Bitcoin was created in 2009 by an anonymous developer who explicitly framed it as a response to fiat-currency monetary policy. The asset's most enthusiastic supporters call it "digital gold." But 15+ years later, the data tells a more nuanced story.
What they have in common
| Gold | Bitcoin | |
|---|---|---|
| Supply growth | ~1.5% / year | <1% / year (halves every 4 years, max 21M) |
| No central issuer | ✓ | ✓ |
| Borderless | ✓ | ✓ |
| Cannot be inflated by decree | ✓ | ✓ |
| Tradeable globally 24/7 | Partial | Yes |
| Recognized as currency for >100 years | ✓ (5,000+) | ✗ (since 2009) |
Both are outside-the-system assets. Both have fixed or fixed-rate supply. Both serve as hedges against the printing of fiat currencies.
Where they sharply differ
Volatility
- Gold's average annual volatility: ~14%
- Bitcoin's average annual volatility: ~70%
Bitcoin has had multiple 70–85% drawdowns in its history (2011, 2014, 2018, 2022). Gold's worst peak-to-trough drawdown in modern history is ~45% (1980–1999 bear market).
This isn't a small difference. For an investor with a 5-year horizon, gold is far less likely to be down 60% at the moment you need to sell.
Adoption as monetary reserve
Central banks own gold. Over 35,000 tonnes sit in central bank vaults globally — roughly 17% of all gold ever mined. The European Central Bank, the Federal Reserve, and the central banks of China, India, and Russia all hold gold as part of monetary reserves.
Central banks own essentially zero Bitcoin. El Salvador and a handful of corporations hold some. That's it.
This matters because central bank holdings provide a structural price floor that Bitcoin does not have.
Correlation with risk assets
- Gold: Slightly negative or zero correlation with the S&P 500. Goes up when fear spikes.
- Bitcoin: Strong positive correlation with NASDAQ (~0.5 since 2020). Behaves like a risk asset, not a safe haven.
This is the most important point. Bitcoin does not hedge stock market crashes. It tends to fall with stocks, often more sharply. Gold, historically, does the opposite.
Energy and infrastructure
- Gold requires mining, refining, and storage.
- Bitcoin requires constant electricity (~150 TWh/year — equivalent to a mid-sized country).
If electricity becomes scarce or expensive, Bitcoin's cost basis rises. Gold's cost basis is mostly sunk.
Confiscation risk
- Gold: Has been confiscated by governments historically (US Executive Order 6102 in 1933).
- Bitcoin: Can be self-custodied with a memorized 12-word phrase — theoretically impossible to confiscate. But practically, exchanges (where most Bitcoin sits) can be seized.

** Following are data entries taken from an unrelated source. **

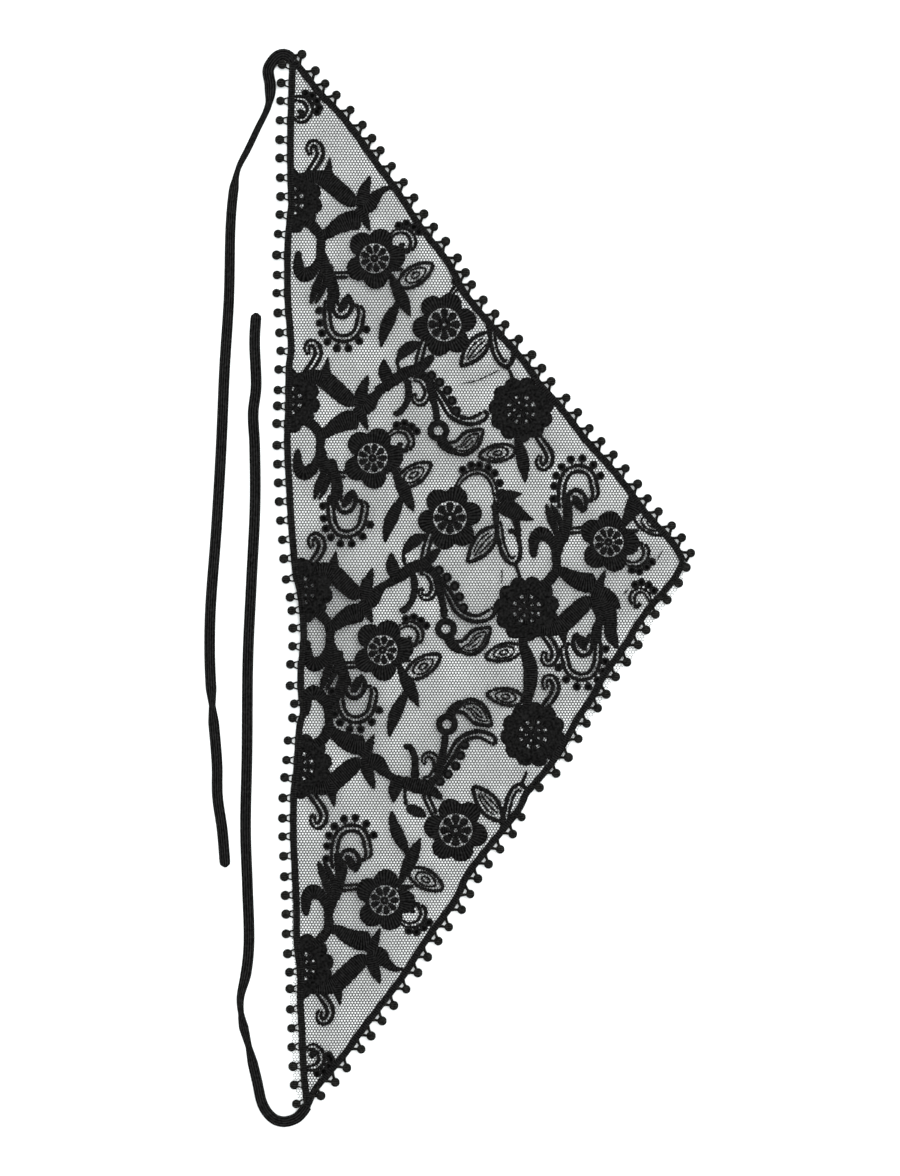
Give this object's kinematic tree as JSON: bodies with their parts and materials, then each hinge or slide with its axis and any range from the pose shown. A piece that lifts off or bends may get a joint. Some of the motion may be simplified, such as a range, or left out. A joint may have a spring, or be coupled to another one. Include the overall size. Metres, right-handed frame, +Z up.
{
  "type": "lace sarong",
  "caption": "Triangular embroidered tulle wrap with bound edges, a trim of small balls and a flat tie at each end of the waist, laid flat.",
  "frame": {"origin": "on the surface under the middle of the sarong, without its ties", "axes": "+Y along the waist edge towards the upper tie, +X towards the sarong's point, +Z up from the surface it lies on"},
  "size_m": [0.5161, 1.13, 0.0102],
  "materials": {
    "tulle": "fine black hexagonal net with raised black satin-stitch embroidery",
    "tape": "black woven tape, low sheen",
    "balls": "black cord and thread-wound balls, matt",
    "tie": "black flat ribbed tape, low sheen"
  },
  "bodies": {
    "root": {"lace_panel": "tulle", "waist_binding": "tape", "upper_hem_binding": "tape", "lower_hem_binding": "tape", "waist_ball_trim": "balls", "upper_hem_ball_trim": "balls", "lower_hem_ball_trim": "balls", "upper_tie": "tie", "lower_tie": "tie"}
  },
  "joints": []
}
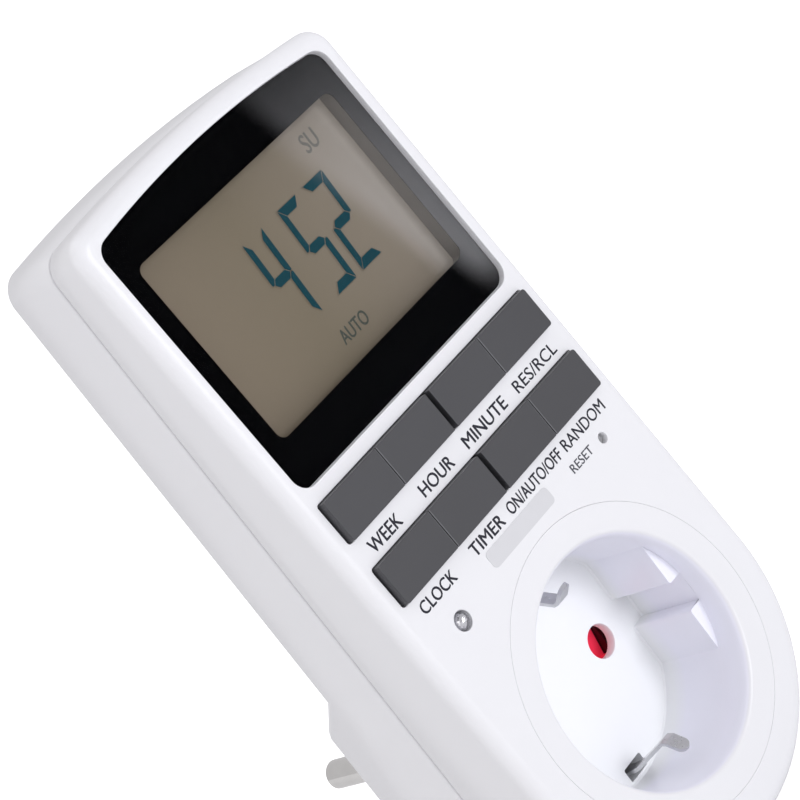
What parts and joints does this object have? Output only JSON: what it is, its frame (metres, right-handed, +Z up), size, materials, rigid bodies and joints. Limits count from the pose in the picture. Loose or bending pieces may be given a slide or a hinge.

The "5,000 years vs 15 years" argument
This is the strongest argument for gold. Gold has been money in literally every major civilization for 5,000 years. Bitcoin has been money for 15 years, primarily in the developed world.
Counter-argument: Almost every modern technology that disrupted an old store of value (paper money over coins, fiat over the gold standard, electronic over paper) was "young" relative to what it replaced. Time is necessary but not the only signal.
The honest assessment
Gold is the lower-volatility, more proven, more institutionally adopted hedge. Central banks own it. Insurance companies own it. Sovereign wealth funds own it. It has worked as a monetary metal across 5,000 years of human civilization.
Bitcoin is the higher-volatility, higher-potential-upside, less proven asset. It behaves more like a tech stock than a hedge. It might be revolutionary; it might also be replaced by a competing protocol; it might face state-level suppression in 10 years.
Most thoughtful investors today hold both — a meaningful gold position for stability and a smaller Bitcoin position for asymmetric upside. The argument isn't gold or Bitcoin. The argument is how to size each.
What to consider for your situation
- Time horizon < 5 years? Lean gold. Bitcoin's volatility can wipe out short-term plans.
- Time horizon > 15 years and willing to stomach a 70% drawdown? Bitcoin has historically rewarded that patience — though past returns are not future returns.
- Hedging against your local currency collapsing? Both work. Gold is easier to physically transport across borders without leaving a paper trail.
- Hedging against tech failure / electricity loss / extended internet outage? Gold only.
- Hedging against state-level confiscation? Bitcoin (self-custodied), but with significant operational complexity.
The gold price you're watching today reflects 5,000 years of accumulated trust. That's not nothing.